According to a second aspect, a method is provided. The method aims at detecting event data during a game round of a roulette wheel, via a camera. Thereby, detection of a roulette wheel bias is enabled. The roulette wheel comprises a ball track, upon which a roulette ball is brought into rotation around the roulette wheel and a sloping lower ball track comprising ball deflectors, encircling a rotor. The method comprises detecting that the roulette ball, under influence of gravity, reaches an imaginary circle encircling the ball deflectors of the lower ball track. Further, the method also comprises determining a position where it is detected that the roulette ball reaches the imaginary circle. In addition, the method furthermore comprises storing the determined position in a database. Thereby, detection of a roulette wheel bias is enabled by detecting a deviation from collected and stored statistics of a plurality of game rounds.

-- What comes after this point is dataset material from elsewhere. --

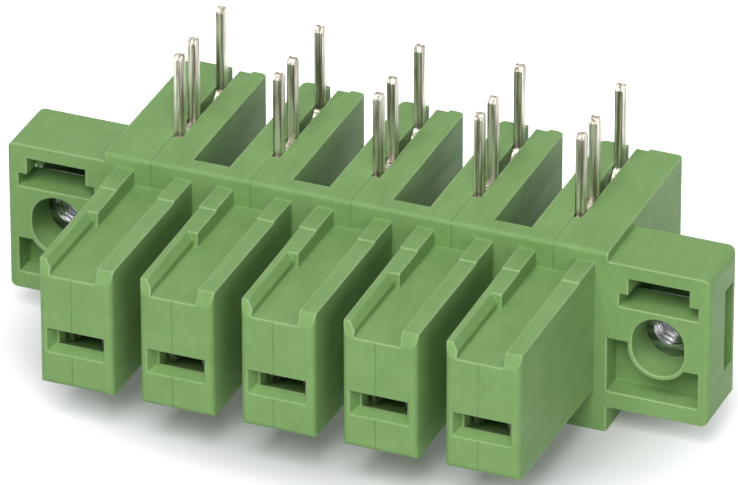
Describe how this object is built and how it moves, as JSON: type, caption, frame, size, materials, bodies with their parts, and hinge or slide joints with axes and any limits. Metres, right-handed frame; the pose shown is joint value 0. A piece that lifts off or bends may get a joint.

By using an external camera and an image processing software for detecting when the ball reaches the drop zone, a continuous set of drop zone positions may be detected. Thereby, an infinite number of drop zone positions may be determined, leading to a more sensitive bias detection. Thereby a defect of the roulette wheel may be detected at an early stage, such as before the resulting winning number of the roulette wheel is affected. In addition, the external camera may, according to some alternative embodiments, also detect other event data such as e.g. that the roulette ball is reaching a pre-defined area in a proximity of one ball deflector and/ or that the roulette ball, under influence of gravity, reaches a second imaginary circle encircling the rotor. Thereby further sensibility and reliability of the roulette wheel bias detection is achieved.

Further, any kind of roulette wheel from any manufacturer may be monitored according to the disclosed solution, as no internal in-built sensors are utilised. Yet another advantage according to some embodiments, when a roulette wheel is used on an online casino, is that the same camera which is utilised for displaying the roulette wheel for the online players may be used for providing images to the image processing unit. Thus no additional sensor hardware is required for performing the disclosed method. Thereby an improved roulette wheel bias detection is provided.

Other objects, advantages and novel features of the described aspects will become apparent from the following detailed description.

BRIEF DESCRIPTION OF THE DRAWINGS

Various embodiments are described in more detail with reference to attached drawings, illustrating examples in which:

Figure 1 is a schematic view illustrating a system according to an embodiment of the invention.

Figure 2 is a perspective view illustrating a roulette wheel according to an embodiment of the invention.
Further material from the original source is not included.